DATA PROVIDED -

_____

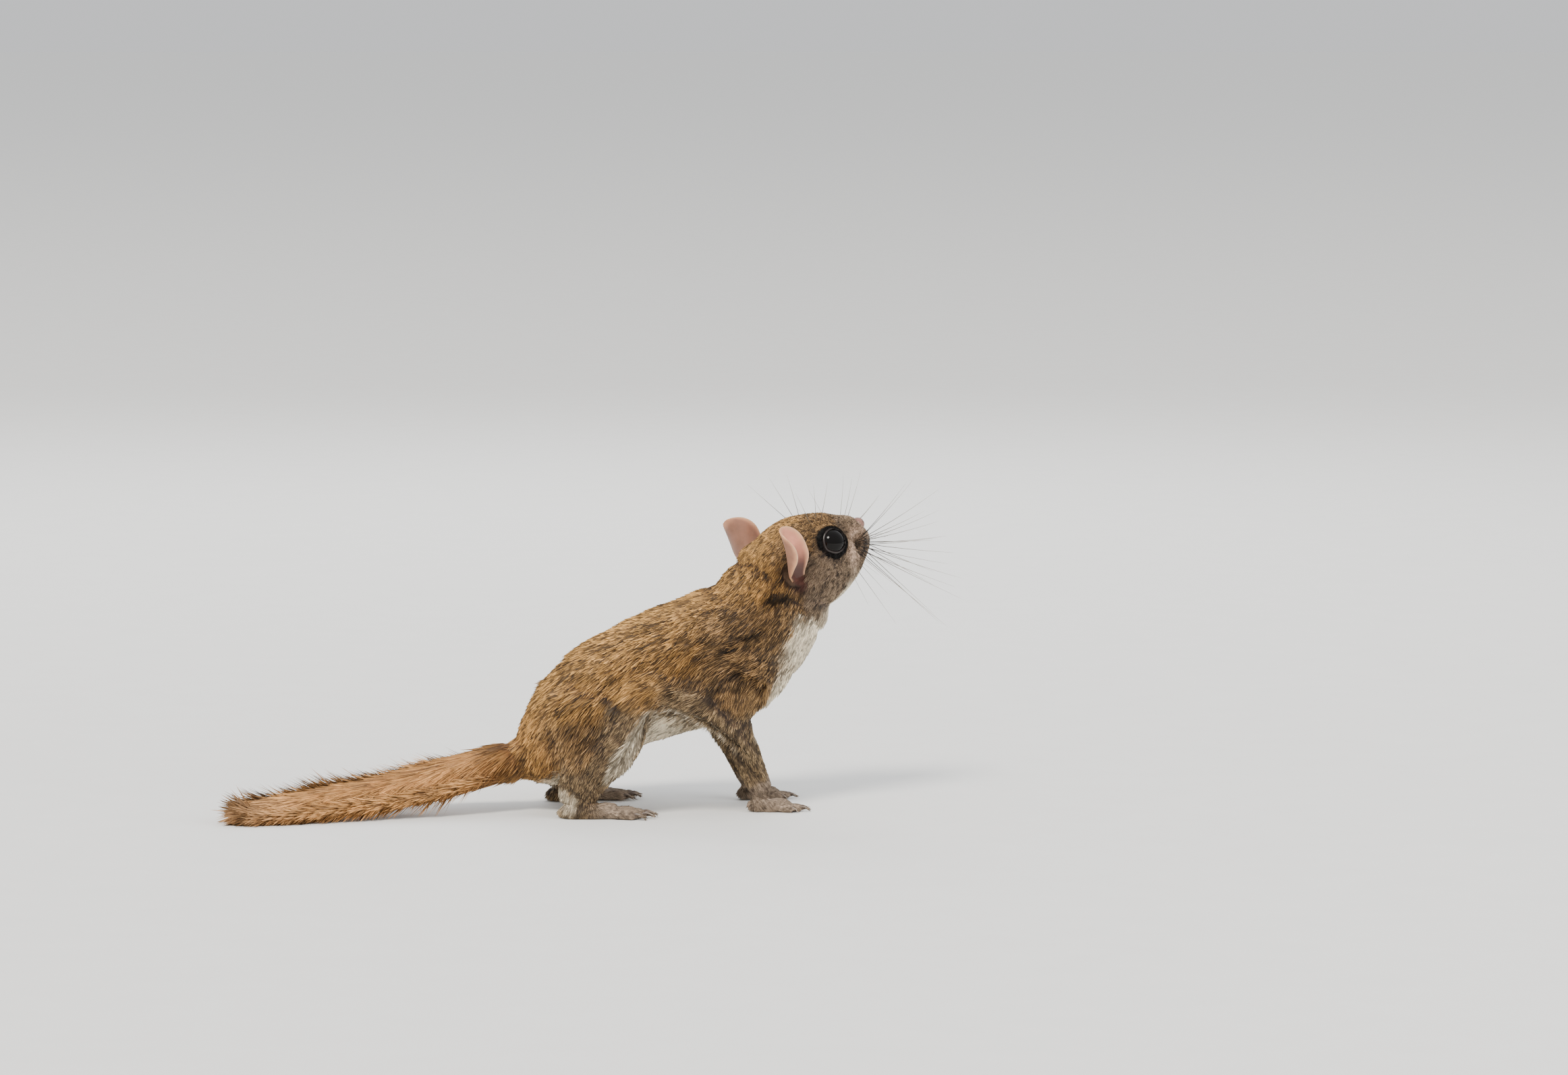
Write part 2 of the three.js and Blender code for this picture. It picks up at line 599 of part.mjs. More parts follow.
// Head and trunk, parted by two thin cuts
const HEAD_CUT = { at: vec(67.6, 0, 66.1), normal: vec(0.665, 0.1, 0.746) };
const NECK_CUT = { at: vec(61, 0, 54.6), normal: vec(0.73, 0, 0.684) };
const behind = ({ at, normal }) => beyond(at, normal.clone().negate());
const pastSeam = ({ at, normal }) => beyond(at.clone().addScaledVector(normal.clone().normalize(), SEAM), normal);

const trunk = trunkSolid();
const trunkGrown = trunkSolid(SEAM);
const whole = trunk.add(headSolid());
const wholeGrown = trunkGrown.add(headSolid(SEAM));

let head = whole.intersect(pastSeam(HEAD_CUT));
for (const [, side] of SIDES) head = head.add(lidSolid(side));
for (const [, side] of SIDES) {
  head = head.subtract(eyeSolid(side, SEAM)).subtract(padSolid(side, SEAM));
}
head = head.subtract(noseSolid(SEAM)).subtract(mouthSolid());
addNode('head', head, FACE_COAT);
addNode('neck', whole.intersect(behind(HEAD_CUT)).intersect(pastSeam(NECK_CUT)), COAT);
addNode('torso', whole.intersect(behind(NECK_CUT)), COAT);

let nose = noseSolid();
for (const [, side] of SIDES) nose = nose.subtract(nostrilSolid(side));
addNode('nose', nose, NOSE_SKIN);

for (const [label, side] of SIDES) {
  addNode('eye_' + label, eyeSolid(side), EYE_GLOSS);
  addNode('ear_' + label, earSolid(side).subtract(wholeGrown), EAR_SKIN);
  const pad = padSolid(side).subtract(noseSolid(SEAM));
  const face = headSolid(SEAM).subtract(padSolid(side, SEAM));
  const hairs = wasm.Manifold.union(whiskerSolid(side)).subtract(face).subtract(noseSolid(SEAM));
  addNode('whiskers_' + label, pad.add(hairs), WHISKER);

  const thigh = thighSolid(side).subtract(wholeGrown);
  const bodyAndThigh = wholeGrown.add(thighSolid(side, SEAM));
  const foot = hindFootSolid(side);
  const overFoot = above(HIND_FOOT_TOP + SEAM);
  const shin = shinSolid(side).subtract(bodyAndThigh).intersect(overFoot);
  addNode('thigh_' + label, thigh, COAT);
  addNode('shin_' + label, shin, COAT);
  addNode('hind_foot_' + label, foot.subtract(above(HIND_FOOT_TOP)), FOOT_SKIN);

  const foreleg = forelegSolid(side).subtract(wholeGrown);
  addNode('foreleg_' + label, foreleg.intersect(above(FORE_FOOT_TOP + SEAM)), COAT);
  addNode('forefoot_' + label, foreFootSolid(side).subtract(above(FORE_FOOT_TOP)), FOOT_SKIN);

  const limbs = bodyAndThigh.add(shinSolid(side, SEAM)).add(forelegSolid(side, SEAM));
  const membrane = membraneSolid(side).subtract(limbs).intersect(overFoot);
  addNode('gliding_membrane_' + label, membrane, MEMBRANE_COAT);
}

let tailCut = wholeGrown;
for (const [, side] of SIDES) tailCut = tailCut.add(thighSolid(side, SEAM));
addNode('tail', tailSolid().subtract(tailCut), TAIL_COAT);

// The origin is on the floor under the middle of the whole animal.
const middle = new THREE.Box3().setFromObject(squirrel, true).getCenter(vec(0, 0, 0));
squirrel.position.set(-middle.x, -middle.y, 0);

export default squirrel;
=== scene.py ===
"""Flying squirrel: skin, coat and fine parts of a still, life-size model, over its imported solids.

Laid out as an add-on: each operator makes one piece or one group of like pieces, main() calls them in
order. Shapes are worked out in millimetres in the animal's own drawing, where the tail root is near
x = 0 and the soles are at z = 0, and placed() brings them into the frame.
"""

import math

import bmesh
import bpy
import numpy as np
from bpy.props import FloatProperty, FloatVectorProperty, IntProperty, PointerProperty
from bpy.types import Operator, Panel, PropertyGroup
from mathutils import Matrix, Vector
from mathutils.kdtree import KDTree


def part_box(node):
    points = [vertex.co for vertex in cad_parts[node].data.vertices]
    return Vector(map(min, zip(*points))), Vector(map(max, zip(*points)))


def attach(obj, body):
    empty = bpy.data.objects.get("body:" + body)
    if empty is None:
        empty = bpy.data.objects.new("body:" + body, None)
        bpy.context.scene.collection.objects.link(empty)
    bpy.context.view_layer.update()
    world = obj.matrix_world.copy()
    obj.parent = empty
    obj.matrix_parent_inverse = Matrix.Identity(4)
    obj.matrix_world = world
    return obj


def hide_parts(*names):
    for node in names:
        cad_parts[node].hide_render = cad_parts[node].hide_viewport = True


bl_info = {
    "name": "Flying Squirrel Model",
    "version": (1, 0, 0),
    "blender": (4, 5, 0),
    "location": "View3D > Sidebar > Squirrel",
    "description": "Skin, coat, eyes, ears, whiskers and claws of a life-size flying squirrel",
    "category": "Add Mesh",
}

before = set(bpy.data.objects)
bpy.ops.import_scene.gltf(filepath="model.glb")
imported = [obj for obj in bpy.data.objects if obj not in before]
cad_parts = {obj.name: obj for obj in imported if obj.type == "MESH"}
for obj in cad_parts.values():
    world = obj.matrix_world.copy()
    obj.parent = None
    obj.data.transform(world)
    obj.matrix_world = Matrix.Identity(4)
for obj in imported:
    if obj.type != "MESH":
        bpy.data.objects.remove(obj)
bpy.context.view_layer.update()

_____

Return only the stretch of the material above from the line holding "the whole animal." through the line holding "from mathutils.kdtree import KDTree", copied exactly.

TASK ANSWER -
// The origin is on the floor under the middle of the whole animal.
const middle = new THREE.Box3().setFromObject(squirrel, true).getCenter(vec(0, 0, 0));
squirrel.position.set(-middle.x, -middle.y, 0);

export default squirrel;
=== scene.py ===
"""Flying squirrel: skin, coat and fine parts of a still, life-size model, over its imported solids.

Laid out as an add-on: each operator makes one piece or one group of like pieces, main() calls them in
order. Shapes are worked out in millimetres in the animal's own drawing, where the tail root is near
x = 0 and the soles are at z = 0, and placed() brings them into the frame.
"""

import math

import bmesh
import bpy
import numpy as np
from bpy.props import FloatProperty, FloatVectorProperty, IntProperty, PointerProperty
from bpy.types import Operator, Panel, PropertyGroup
from mathutils import Matrix, Vector
from mathutils.kdtree import KDTree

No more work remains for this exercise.